Tuesday, September 18, 2007

Songea

After about three hours' sleep in the early hours of Sunday morning I was woken by the call to prayer from the nearby mosque. It was still a couple of hours until my 6am bus so when I came to the station I was ready for a bit of a kip on the bus.

Unfortunately that option was closed to me, as I discovered when we set off. The two sliding panes of the window just in front of me had been installed the wrong way around, channeling the freezing cold morning air in my direction, and I spent most of the first three hours of the eight our journey shivering.

Although Oswin had told me the bus usually arrives around 3pm, I found myself in Songea town by about half past one, and I texted Getruda to let her know I had arrived.

She replied that she'd get herself on the back of a motorbike straight away, and so I waited for her in a nearby bar. But not before snatching my bags from under the eyes of the tens of people who were offering to carry my bags for me.

I sat drinking my Coca-Cola a little nervously. I hadn't seen Getu in the three years since our short-lived relationship ended because I went home.

I passed the time flicking through the accommodation listings in my Rough Guide and found a couple that looked reasonable. I made a mental note of the map and where I needed to go to find the OK Hotel and Yapander Lodge.

When Getu arrived I was very pleased to see a friendly face, as I was still a bit jittery about being on my own. And happy and quite relieved to find that it was nice to see her again, but that it didn't seem to be dragging up any old or confused feelings.

In fact, lovely as she is, outside the realm of SPW volunteers, I found it quite awkward to find common interests to talk about.

In the afternoon we visited her friend, Julia, outside the town by daladala. We sat down in a living room bedecked with religious icons, and Getu turned on the TV to some Christian music.

After a little while she invited me to find something I wanted to watch. I wasn't too bothered, but found a repeat of the England-Israel match and watched at least three minutes before Julia came in and changed it back.

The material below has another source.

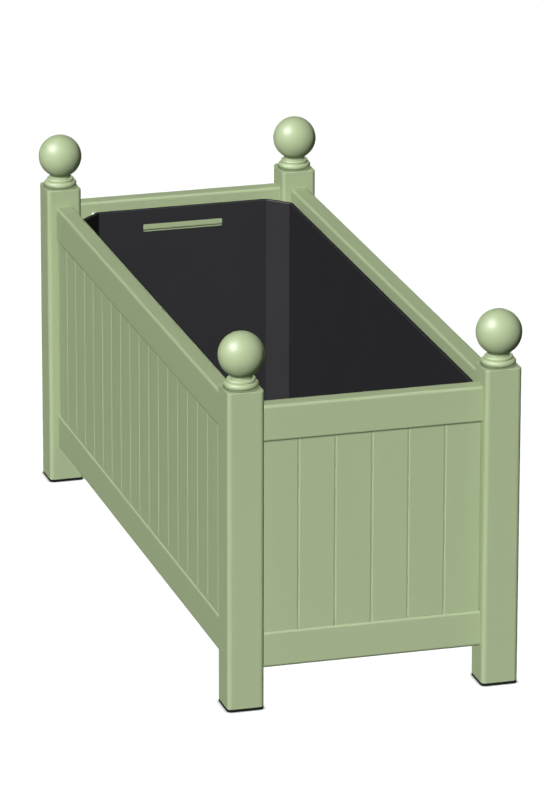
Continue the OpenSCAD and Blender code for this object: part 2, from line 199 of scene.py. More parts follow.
@dataclass(frozen=True)
class Axes:
    """A place and three directions that carry plane shapes into the planter's frame."""

    origin: Triple
    across: Triple = X
    up: Triple = Y
    along: Triple = Z

    def directions(self, flat: np.ndarray, along: np.ndarray | float) -> np.ndarray:
        """Carries directions into the frame: flat x across + flat y up + along.

        Args:
            flat: The part in the plane, whose last axis holds x and y.
            along: The part along the line, which is spread over flat's other axes.

        Returns:
            The directions, whose last axis holds three numbers.
        """
        return (
            flat[..., :1] * np.array(self.across)
            + flat[..., 1:] * np.array(self.up)
            + np.asarray(along)[..., None] * np.array(self.along)
        )

    def points(self, flat: np.ndarray, along: np.ndarray | float) -> np.ndarray:
        """Returns the same sum, measured from the origin."""
        return np.array(self.origin) + self.directions(flat, along)


GROUND = Axes((0, 0, 0))


class Shell:
    """Patches of surface that are welded into one closed mesh."""

    def __init__(self) -> None:
        """Starts with no patch."""
        self.points: list[np.ndarray] = []
        self.normals: list[np.ndarray] = []
        self.faces: list[np.ndarray] = []
        self.tones: list[np.ndarray] = []
        self.count = 0
        self.tone = 0.0

    def add(self, points: np.ndarray, normals: np.ndarray, faces: np.ndarray) -> None:
        """Adds points with their normals, and faces of three or four corners.

        Args:
            points: Shape (n, 3).
            normals: Shape (n, 3), pointing out of the material.
            faces: Shape (m, 3) or (m, 4), indices into the points.
        """
        if faces.shape[1] == 3:
            faces = np.hstack([faces, faces[:, 2:]])
        self.points.append(points)
        self.normals.append(normals)
        self.faces.append(faces + self.count)
        self.tones.append(np.full(len(points), self.tone))
        self.count += len(points)

    def grid(
        self, points: np.ndarray, normals: np.ndarray, leave_out: np.ndarray | None = None
    ) -> None:
        """Adds a surface of two parameters, whose last column meets the first.

        Args:
            points: Shape (rows, columns, 3).
            normals: The same shape.
            leave_out: Which cells stay open, shape (rows - 1, columns).
        """
        index = np.arange(points.shape[0] * points.shape[1]).reshape(points.shape[:2])
        index = np.hstack([index, index[:, :1]])
        cells = np.stack([index[:-1, :-1], index[1:, :-1], index[1:, 1:], index[:-1, 1:]], -1)
        cells = cells.reshape(-1, 4) if leave_out is None else cells[~leave_out]
        self.add(points.reshape(-1, 3), normals.reshape(-1, 3), cells)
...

We did spend a nice afternoon there, although I wasn't in the most sociable mood ever and occasionally found myself staring up at the clouds making up stories in my head, while a small boy with an apparent shoe fetish wandered in and out of the house carrying a different pair of sandals each time.

When it became dark the three of us went into town by daladala. It was refreshing to climb aboard one of these minibuses and for there to be only the three of us as passengers.

Then 200 yards down the road some very loud singing signified that we were about to be joined by about fifteen very drunken women and their bucket of local pombe. More loud singing continued inside the dala and Getu left the bus with a skirt smelling strongly of alcohol.

Despite being Sunday night, the town was very busy and consequently felt much safer than Iringa does after dark. We went to the hotel and had dinner before putting Julia in a taxi home (she tried to insist on waiting for a daladala) and then watching yet another badly dubbed badly made soap opera. It's called It Might Be You and I think it's Indonesian.

I was a bit worried Getu might want to stay but when the soap finished she went round the corner to stay at a friend's house. I was a bit torn between walking her there and not wanting to walk back to my room on my own. It was probably far dodgier for me to be on my own, and a compromise was easy as where she was going was very nearly within direct sight of the hotel, so I didn't have to stray more than 20 yards.

In the morning I woke feeling very depressed and lonely. I hadn't slept very well for two nights, and despite seeing Getu I still didn't really have anyone I could talk to properly.

Once the day got going and the sun came out, however, things did start to feel a bit brighter. I was off to the village later in the day, I'd see Oswin and I'd have a purpose instead of my aimless rambling.

Before meeting up with Oswin, Getu took me to Peramiho, the village where she used to go to secondary school. It was quite prosperous because of the work of missionaries there and I understood a little more why she is so religious when I saw how much they'd helped her and those around her get to where they are today.

We caught the daladala there and waited for it to fill up while various people tried to sell us various pieces of crap at the bus stand. I'm always intrigued as to why they attempt to sell certain things to people on buses.

And I'm always intrigued as to who would be traveling on a bus, look out of the window and think, "Ah yes! Spoons! That's just what I need on my 8 hour journey!" Shoes are another thing that must be very difficult to sell through bus windows. They must have developed very efficient measuring and trying-on processes.

So while we waited to set off, I watched a very desperate man attempt to sell lingerie to Getruda and I became sorely tempted to buy myself an utterly hideous pink, green and yellow beaded cowboy hat.

Once in the village we mostly wandered past the various facilities that had been built there. The library, the vocational training centre, the church, the secondary school, the hospital. In fact the hospital is one of the best equipped in the country.

[Edit] That was all cut off a bit early - the Internet connection went down towards the end and so I spent a lot of time copying what I'd written before it came back and I could post it anyway.

We visited the missionaries' graveyard. Getu told me some of them are considered saints by the local community, including one of her friends. People come and take a little bit of soil and use it to pray for things. Her friend's grave is full of little holes as a result.

After stopping for tea and a cake we caught the daladala back into town to meet Oswin and sort out the questionnaires we needed to take to the village.